Let me be clear: No.
Let me be less clear but more snarky: Go look at a bull facing north. Now walk around to the south side. See what comes out? Yeah, this asteroid impact rumor.
There are a lot of reasons this story is nonsense.
- It was on Before It’s News, a crackpot website that is to accuracy what Donald Trump is to humility. I also try to avoid getting my news from sites that leave vowels out of their name.
- The claim that a comet more than 2 miles wide will hit the Earth in a month or two is ridiculous right away: It would be one of the brightest objects in the sky. I think someone might have noticed.
- NASA couldn’t cover something like this up. First of all, they’re not the world’s only space agency. Second, NASA doesn’t control all the telescopes in the world. Or even really any. There are tens of thousands of astronomers all over the planet who would have seen and been talking about an object that big headed our way.

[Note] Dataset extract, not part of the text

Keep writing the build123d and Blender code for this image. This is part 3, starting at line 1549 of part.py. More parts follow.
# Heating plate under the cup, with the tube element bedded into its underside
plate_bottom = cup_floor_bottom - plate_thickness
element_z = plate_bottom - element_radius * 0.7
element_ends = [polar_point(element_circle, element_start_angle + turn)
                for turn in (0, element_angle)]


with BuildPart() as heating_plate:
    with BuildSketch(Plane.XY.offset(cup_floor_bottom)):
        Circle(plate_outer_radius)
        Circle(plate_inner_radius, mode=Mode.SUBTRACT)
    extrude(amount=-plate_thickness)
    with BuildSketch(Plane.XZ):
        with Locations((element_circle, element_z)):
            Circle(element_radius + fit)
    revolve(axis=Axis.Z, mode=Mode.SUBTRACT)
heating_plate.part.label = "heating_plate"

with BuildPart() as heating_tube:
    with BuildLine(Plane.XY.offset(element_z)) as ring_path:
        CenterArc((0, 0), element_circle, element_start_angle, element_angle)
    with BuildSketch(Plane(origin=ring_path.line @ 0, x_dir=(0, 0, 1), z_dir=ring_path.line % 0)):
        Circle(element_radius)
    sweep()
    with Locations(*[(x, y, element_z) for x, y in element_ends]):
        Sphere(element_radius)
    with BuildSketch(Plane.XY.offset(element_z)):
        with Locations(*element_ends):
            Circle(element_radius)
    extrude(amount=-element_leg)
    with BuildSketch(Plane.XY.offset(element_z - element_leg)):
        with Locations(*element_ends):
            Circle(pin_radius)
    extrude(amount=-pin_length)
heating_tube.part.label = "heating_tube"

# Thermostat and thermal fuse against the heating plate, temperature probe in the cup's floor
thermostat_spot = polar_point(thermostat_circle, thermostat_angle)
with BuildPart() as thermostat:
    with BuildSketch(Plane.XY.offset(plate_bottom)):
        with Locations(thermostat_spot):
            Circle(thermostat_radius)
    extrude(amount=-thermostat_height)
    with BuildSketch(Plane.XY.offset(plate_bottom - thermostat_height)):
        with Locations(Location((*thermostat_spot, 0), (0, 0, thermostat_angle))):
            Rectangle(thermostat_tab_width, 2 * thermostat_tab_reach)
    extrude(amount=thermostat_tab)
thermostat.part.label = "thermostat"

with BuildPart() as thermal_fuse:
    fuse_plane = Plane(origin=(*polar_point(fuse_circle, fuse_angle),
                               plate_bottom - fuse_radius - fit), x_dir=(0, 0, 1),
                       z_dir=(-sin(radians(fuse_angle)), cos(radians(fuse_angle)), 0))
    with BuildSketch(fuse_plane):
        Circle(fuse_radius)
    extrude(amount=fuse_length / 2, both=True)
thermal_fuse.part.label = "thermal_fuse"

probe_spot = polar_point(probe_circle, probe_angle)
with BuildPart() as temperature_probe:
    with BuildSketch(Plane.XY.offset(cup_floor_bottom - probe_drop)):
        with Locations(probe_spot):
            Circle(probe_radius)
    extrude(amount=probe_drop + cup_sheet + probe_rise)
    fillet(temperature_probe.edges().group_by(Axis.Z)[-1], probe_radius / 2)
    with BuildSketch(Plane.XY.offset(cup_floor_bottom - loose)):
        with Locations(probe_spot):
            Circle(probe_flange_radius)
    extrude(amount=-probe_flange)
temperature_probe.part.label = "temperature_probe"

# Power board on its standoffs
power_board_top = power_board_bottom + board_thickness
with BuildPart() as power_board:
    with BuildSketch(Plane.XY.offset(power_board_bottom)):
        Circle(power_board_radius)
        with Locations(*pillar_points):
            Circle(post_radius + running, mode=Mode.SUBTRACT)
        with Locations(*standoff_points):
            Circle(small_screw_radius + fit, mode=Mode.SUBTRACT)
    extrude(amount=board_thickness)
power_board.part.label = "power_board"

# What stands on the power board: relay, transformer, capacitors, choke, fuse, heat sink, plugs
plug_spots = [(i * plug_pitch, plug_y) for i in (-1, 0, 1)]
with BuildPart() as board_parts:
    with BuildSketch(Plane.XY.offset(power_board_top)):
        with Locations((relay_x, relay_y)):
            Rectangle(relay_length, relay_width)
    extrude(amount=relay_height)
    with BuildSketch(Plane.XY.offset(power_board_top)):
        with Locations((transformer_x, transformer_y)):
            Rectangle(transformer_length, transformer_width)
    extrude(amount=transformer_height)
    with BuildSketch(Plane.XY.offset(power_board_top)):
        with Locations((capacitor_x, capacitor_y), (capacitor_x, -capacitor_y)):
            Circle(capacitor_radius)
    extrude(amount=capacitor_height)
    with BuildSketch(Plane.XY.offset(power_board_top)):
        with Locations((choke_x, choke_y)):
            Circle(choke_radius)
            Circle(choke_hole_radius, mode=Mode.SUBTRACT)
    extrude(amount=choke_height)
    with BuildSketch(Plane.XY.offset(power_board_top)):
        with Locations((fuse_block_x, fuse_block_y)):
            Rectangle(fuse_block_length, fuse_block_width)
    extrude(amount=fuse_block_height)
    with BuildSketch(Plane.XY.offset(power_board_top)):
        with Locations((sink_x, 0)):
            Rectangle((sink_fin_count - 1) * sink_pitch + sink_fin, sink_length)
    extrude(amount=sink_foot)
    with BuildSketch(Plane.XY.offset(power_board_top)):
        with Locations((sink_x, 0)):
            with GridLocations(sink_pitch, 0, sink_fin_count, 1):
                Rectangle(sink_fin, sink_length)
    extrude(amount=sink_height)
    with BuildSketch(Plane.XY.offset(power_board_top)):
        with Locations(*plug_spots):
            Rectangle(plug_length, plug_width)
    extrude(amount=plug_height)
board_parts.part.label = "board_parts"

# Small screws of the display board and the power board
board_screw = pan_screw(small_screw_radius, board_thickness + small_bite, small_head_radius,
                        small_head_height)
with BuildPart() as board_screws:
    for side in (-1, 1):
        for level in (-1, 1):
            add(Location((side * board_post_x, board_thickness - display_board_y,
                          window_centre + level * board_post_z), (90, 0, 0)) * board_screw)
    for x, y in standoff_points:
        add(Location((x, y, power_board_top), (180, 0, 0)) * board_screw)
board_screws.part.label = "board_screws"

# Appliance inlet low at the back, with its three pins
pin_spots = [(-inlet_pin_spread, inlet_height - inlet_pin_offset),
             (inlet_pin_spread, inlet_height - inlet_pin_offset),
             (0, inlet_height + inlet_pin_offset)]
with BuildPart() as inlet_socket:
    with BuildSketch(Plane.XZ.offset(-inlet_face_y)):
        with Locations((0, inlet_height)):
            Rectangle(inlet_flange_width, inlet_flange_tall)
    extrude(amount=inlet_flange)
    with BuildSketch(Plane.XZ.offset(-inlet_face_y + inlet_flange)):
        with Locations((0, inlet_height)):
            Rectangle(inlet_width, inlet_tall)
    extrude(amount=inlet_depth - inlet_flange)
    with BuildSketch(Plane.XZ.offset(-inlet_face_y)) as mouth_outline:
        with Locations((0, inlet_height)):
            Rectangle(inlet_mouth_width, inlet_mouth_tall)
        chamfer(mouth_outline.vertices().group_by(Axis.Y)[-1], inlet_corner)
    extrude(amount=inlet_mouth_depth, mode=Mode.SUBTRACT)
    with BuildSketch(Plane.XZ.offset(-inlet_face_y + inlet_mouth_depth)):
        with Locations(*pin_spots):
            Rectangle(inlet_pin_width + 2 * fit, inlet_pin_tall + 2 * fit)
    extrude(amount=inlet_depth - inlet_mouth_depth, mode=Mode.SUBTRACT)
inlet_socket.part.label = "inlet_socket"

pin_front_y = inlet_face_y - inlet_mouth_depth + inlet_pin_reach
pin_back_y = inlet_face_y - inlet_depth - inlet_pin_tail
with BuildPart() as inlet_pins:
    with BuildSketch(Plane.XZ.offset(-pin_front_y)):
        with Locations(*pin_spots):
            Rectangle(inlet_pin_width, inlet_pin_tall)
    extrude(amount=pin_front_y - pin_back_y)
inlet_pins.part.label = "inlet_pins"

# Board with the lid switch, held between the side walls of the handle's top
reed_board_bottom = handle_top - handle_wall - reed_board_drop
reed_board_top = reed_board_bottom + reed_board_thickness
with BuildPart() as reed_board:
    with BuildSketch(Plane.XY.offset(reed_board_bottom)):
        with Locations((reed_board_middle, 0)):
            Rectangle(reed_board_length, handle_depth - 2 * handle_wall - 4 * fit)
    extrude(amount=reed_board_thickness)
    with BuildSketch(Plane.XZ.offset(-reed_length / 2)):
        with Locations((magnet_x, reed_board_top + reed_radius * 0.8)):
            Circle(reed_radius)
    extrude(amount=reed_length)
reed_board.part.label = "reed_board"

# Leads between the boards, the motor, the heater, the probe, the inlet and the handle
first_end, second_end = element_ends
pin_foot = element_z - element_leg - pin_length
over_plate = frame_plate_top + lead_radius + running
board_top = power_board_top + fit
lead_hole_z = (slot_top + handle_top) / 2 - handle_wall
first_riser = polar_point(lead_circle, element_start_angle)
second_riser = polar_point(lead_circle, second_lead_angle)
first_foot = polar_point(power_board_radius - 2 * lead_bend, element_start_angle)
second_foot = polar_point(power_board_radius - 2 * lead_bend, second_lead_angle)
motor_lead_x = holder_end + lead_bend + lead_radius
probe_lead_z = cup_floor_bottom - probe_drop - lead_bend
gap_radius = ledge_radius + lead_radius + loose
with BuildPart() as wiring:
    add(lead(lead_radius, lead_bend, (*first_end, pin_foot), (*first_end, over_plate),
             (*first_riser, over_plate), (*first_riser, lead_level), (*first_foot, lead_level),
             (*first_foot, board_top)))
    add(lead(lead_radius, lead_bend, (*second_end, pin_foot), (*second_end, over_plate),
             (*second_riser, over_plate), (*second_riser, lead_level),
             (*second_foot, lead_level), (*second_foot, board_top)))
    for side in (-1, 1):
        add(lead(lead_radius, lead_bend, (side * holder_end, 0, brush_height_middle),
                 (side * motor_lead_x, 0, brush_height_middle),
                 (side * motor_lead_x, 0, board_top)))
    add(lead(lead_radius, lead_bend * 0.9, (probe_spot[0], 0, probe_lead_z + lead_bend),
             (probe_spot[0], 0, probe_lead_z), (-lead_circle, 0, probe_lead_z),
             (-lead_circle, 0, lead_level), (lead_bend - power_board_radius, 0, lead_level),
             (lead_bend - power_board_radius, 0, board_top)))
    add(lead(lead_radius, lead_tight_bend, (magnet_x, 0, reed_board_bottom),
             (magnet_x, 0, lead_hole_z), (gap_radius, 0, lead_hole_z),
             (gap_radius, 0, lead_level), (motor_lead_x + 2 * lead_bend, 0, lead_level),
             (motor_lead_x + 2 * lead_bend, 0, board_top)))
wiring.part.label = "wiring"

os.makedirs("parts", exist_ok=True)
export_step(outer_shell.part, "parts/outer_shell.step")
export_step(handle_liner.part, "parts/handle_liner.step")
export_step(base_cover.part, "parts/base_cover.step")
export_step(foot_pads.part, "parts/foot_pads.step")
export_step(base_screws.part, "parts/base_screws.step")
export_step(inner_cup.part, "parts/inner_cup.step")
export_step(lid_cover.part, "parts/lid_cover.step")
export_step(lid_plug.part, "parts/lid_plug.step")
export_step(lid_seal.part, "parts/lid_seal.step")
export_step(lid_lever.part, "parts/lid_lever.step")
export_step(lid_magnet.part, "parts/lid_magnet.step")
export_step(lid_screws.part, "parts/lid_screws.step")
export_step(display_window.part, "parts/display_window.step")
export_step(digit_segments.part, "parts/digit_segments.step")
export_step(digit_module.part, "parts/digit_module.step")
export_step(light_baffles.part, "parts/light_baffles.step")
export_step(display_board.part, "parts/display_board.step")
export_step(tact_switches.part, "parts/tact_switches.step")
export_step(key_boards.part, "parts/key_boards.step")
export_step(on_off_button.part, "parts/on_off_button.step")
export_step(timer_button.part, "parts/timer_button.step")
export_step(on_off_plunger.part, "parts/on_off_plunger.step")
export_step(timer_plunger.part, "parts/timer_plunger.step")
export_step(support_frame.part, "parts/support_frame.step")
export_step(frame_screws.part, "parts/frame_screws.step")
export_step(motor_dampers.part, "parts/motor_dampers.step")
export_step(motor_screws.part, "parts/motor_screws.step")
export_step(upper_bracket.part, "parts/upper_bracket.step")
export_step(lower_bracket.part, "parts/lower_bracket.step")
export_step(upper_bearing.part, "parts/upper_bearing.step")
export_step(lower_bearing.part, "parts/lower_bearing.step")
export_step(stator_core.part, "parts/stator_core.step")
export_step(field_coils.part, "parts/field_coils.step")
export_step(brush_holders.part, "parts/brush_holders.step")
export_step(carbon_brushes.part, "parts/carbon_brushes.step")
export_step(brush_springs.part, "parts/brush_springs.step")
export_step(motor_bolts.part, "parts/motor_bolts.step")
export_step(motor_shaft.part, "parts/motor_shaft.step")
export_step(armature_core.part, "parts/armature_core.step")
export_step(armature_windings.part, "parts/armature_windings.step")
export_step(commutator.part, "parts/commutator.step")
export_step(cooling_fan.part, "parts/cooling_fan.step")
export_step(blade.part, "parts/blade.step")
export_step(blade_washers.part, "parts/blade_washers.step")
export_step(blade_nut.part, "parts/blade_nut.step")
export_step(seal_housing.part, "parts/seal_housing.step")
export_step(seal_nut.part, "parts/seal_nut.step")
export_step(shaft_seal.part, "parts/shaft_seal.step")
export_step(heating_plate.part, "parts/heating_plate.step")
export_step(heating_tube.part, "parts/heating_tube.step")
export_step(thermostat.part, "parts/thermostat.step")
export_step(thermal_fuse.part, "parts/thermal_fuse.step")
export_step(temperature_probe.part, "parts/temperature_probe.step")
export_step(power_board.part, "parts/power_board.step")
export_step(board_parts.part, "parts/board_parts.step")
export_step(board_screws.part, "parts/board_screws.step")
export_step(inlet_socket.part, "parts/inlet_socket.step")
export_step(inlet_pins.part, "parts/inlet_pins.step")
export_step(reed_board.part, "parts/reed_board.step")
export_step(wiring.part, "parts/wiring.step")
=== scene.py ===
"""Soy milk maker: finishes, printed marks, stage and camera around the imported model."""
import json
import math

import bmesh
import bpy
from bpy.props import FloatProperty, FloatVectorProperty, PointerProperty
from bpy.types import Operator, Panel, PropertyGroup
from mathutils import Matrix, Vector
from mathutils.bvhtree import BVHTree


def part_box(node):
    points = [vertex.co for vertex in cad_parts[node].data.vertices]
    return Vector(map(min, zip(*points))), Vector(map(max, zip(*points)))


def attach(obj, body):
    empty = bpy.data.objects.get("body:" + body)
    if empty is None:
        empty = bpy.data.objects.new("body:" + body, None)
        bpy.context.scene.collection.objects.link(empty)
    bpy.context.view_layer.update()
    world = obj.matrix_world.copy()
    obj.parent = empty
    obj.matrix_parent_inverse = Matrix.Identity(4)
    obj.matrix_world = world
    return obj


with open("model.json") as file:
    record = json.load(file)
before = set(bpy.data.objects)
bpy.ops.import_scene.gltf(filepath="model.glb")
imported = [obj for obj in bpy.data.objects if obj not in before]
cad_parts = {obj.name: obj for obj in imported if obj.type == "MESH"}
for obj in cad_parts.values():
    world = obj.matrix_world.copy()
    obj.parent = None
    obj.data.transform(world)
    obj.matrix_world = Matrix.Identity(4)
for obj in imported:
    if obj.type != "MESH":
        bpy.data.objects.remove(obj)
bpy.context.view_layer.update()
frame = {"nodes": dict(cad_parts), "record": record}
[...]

- As Ron Baalke pointed out, NASA announced two asteroid impacts, one in 2014 and the other in 2008—both were small rocks that burned up in our atmosphere, but it shows that NASA has not covered such things up in the past.

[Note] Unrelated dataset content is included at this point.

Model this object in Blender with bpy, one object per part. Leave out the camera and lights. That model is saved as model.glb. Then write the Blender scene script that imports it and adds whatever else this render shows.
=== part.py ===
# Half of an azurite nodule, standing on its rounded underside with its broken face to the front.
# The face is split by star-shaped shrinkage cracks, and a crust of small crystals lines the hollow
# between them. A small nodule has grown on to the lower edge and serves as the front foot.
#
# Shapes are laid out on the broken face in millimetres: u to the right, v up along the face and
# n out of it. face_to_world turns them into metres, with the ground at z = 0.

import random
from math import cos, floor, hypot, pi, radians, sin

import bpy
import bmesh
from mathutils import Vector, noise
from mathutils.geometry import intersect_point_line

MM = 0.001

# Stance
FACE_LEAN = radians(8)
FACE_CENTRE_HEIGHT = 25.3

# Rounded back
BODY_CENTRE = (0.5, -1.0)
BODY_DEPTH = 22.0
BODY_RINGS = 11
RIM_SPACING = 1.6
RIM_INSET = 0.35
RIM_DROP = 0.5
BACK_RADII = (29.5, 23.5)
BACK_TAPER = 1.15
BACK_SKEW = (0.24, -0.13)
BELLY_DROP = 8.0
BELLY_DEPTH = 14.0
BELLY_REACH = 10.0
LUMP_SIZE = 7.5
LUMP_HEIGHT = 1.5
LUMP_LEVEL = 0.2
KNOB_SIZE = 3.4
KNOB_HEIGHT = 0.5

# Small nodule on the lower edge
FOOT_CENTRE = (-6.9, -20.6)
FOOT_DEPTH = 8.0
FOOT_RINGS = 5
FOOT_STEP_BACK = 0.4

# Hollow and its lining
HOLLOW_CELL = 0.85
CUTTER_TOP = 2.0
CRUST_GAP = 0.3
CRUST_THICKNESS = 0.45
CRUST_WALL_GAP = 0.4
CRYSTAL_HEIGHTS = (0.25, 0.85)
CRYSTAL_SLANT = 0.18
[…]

- Also, how many times have we heard this kind of crap from breathless pseudoscience sites? Many, many, many, many, many, many, many, many times.
- And how many times have they been right? Oh yeah: none. None more times.
This latest in the long-running series of hoax impact claims got spread around so much that the folks at NASA felt they had to issue a debunking of their own:
"There is no scientific basis—not one shred of evidence—that an asteroid or any other celestial object will impact Earth on those dates," said Paul Chodas, manager of NASA's Near-Earth Object office at the Jet Propulsion Laboratory in Pasadena, California.
In fact, NASA's Near-Earth Object Observations Program says there have been no asteroids or comets observed that would impact Earth anytime in the foreseeable future. All known Potentially Hazardous Asteroids have less than a 0.01% chance of impacting Earth in the next 100 years.
I’m glad NASA went to the trouble to write and release that, but it ticks me off. People at NASA have better things to do than squelch silly Internet nonsense. That's your tax dollars at work, folks.
But a bigger reason I get angry about stuff like this is that it scares people. It really does; whenever these rumors go around, I get plenty of anxious emails and tweets asking me if they’re true. I don’t know why sites like Before It’s News and the others post fertilizer like that story—maybe it’s just for clicks, or for attention, or because they get their jollies by scaring people for no reason whatsoever.
But every time they do they are frightening people, they are wasting time, and they’re also contributing to the overall erosion of public trust in science.
And that is something we really, really don’t need.